Where a line contains the word "frame", copy that line in full.
━━━━━━━━━━
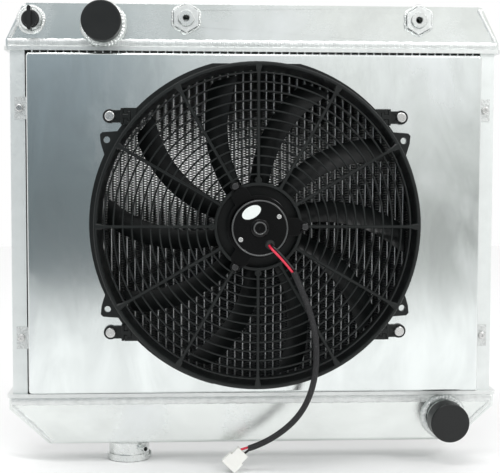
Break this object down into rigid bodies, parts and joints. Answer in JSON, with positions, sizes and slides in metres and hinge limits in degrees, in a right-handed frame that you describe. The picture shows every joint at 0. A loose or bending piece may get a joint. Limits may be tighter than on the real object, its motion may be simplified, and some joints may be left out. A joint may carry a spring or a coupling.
{
  "type": "car radiator with electric fan",
  "caption": "Welded aluminium cross-tank car radiator with a tube and fin core, a sheet shroud and a guarded electric puller fan.",
  "frame": {"origin": "middle of the flat outer face of the cooler tank, the tank that holds the oil cooler and the drain, drawn upwards here", "axes": "+Z from the filler tank to the cooler tank (the car carries the radiator the other way up, filler neck on top); -Y towards the fan side; +X to the right seen from the fan side"},
  "size_m": [0.65, 0.1954, 0.6032],
  "materials": {
    "tank_aluminium": "bright mill-finish sheet, lightly smudged",
    "header_aluminium": "mill finish with weld frosting",
    "core_aluminium": "brazed, pale grey",
    "shroud_aluminium": "polished rolled sheet",
    "machined_aluminium": "turned",
    "steel": "zinc plated",
    "black_screw": "black coated",
    "motor_paint": "gloss black",
    "fan_plastic": "satin black moulded",
    "black_rubber": "matt",
    "drain_black": "black",
    "cap_plastic": "satin black",
    "magnet": "dark ferrite",
    "laminated_iron": "laminated",
    "copper": "copper coloured",
    "carbon": "carbon",
    "bronze": "sintered",
    "label_white": "blank white",
    "red_insulation": "red",
    "black_insulation": "black",
    "braid": "black braided sleeve",
    "connector_nylon": "natural white nylon",
    "holder_plastic": "brown board"
  },
  "bodies": {
    "radiator": {"cooler_tank": "tank_aluminium", "filler_tank": "tank_aluminium", "cooler_tank_ends": "tank_aluminium", "filler_tank_ends": "tank_aluminium", "cooler_header": "header_aluminium", "filler_header": "header_aluminium", "side_channel_left": "header_aluminium", "side_channel_right": "header_aluminium", "core_tubes": "core_aluminium", "core_fins": "core_aluminium", "outlet_stub": "machined_aluminium", "inlet_stub": "machined_aluminium", "drain_bung": "machined_aluminium", "cooler_ports": "machined_aluminium", "cooler_port_nuts": "machined_aluminium", "oil_cooler": "machined_aluminium", "filler_neck": "machined_aluminium", "overflow_tube": "machined_aluminium", "shroud": "shroud_aluminium", "shroud_bolts": "steel", "shroud_nuts": "steel", "fan_housing": "fan_plastic", "fan_guard": "fan_plastic", "mounting_feet": "fan_plastic", "foot_screws": "steel", "foot_nuts": "steel", "motor_bracket": "motor_paint", "bracket_screws": "black_screw", "motor_can": "motor_paint", "motor_end_cap": "motor_paint", "motor_magnets": "magnet", "brush_holder": "holder_plastic", "brushes": "carbon", "brush_springs": "steel", "front_bearing": "bronze", "rear_bearing": "bronze", "end_cap_screws": "steel", "motor_label": "label_white", "cable_grommet": "black_rubber", "red_wire": "red_insulation", "black_wire": "black_insulation", "lead_sleeve": "braid", "red_wire_end": "red_insulation", "black_wire_end": "black_insulation", "connector": "connector_nylon", "terminals": "steel"},
    "fan": {"fan_rotor": "fan_plastic", "rotor_nut": "steel", "motor_shaft": "steel", "armature": "laminated_iron", "armature_windings": "copper", "commutator": "copper"},
    "outlet_cap_body": {"outlet_cap": "cap_plastic"},
    "inlet_cap_body": {"inlet_cap": "cap_plastic"},
    "drain_travel_body": {"drain_seal": "black_rubber"},
    "drain_plug_body": {"drain_plug": "drain_black"}
  },
  "joints": [
    {"name": "fan_spin", "type": "hinge", "parent": "radiator", "child": "fan", "pos_m": [0, -0.084, -0.285], "axis": [0, 1, 0], "continuous": true},
    {"name": "outlet_cap_pull", "type": "slide", "parent": "radiator", "child": "outlet_cap_body", "axis": [0, -1, 0], "range_m": [0, 0.03]},
    {"name": "inlet_cap_pull", "type": "slide", "parent": "radiator", "child": "inlet_cap_body", "axis": [0, -1, 0], "range_m": [0, 0.03]},
    {"name": "drain_travel", "type": "slide", "parent": "radiator", "child": "drain_travel_body", "axis": [0, -1, 0], "range_m": [0, 0.003]},
    {"name": "drain_turn", "type": "hinge", "parent": "drain_travel_body", "child": "drain_plug_body", "pos_m": [-0.2894, -0.0468, -0.0217], "axis": [0, -1, 0], "range_deg": [0, 720]}
  ],
  "couplings": [
    {"joint": "drain_travel", "follows": "drain_turn", "m_per_rad": 0.00023873}
  ]
}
━━━━━━━━━━
* Final result:
Break this object down into rigid bodies, parts and joints. Answer in JSON, with positions, sizes and slides in metres and hinge limits in degrees, in a right-handed frame that you describe. The picture shows every joint at 0. A loose or bending piece may get a joint. Limits may be tighter than on the real object, its motion may be simplified, and some joints may be left out. A joint may carry a spring or a coupling.
  "frame": {"origin": "middle of the flat outer face of the cooler tank, the tank that holds the oil cooler and the drain, drawn upwards here", "axes": "+Z from the filler tank to the cooler tank (the car carries the radiator the other way up, filler neck on top); -Y towards the fan side; +X to the right seen from the fan side"},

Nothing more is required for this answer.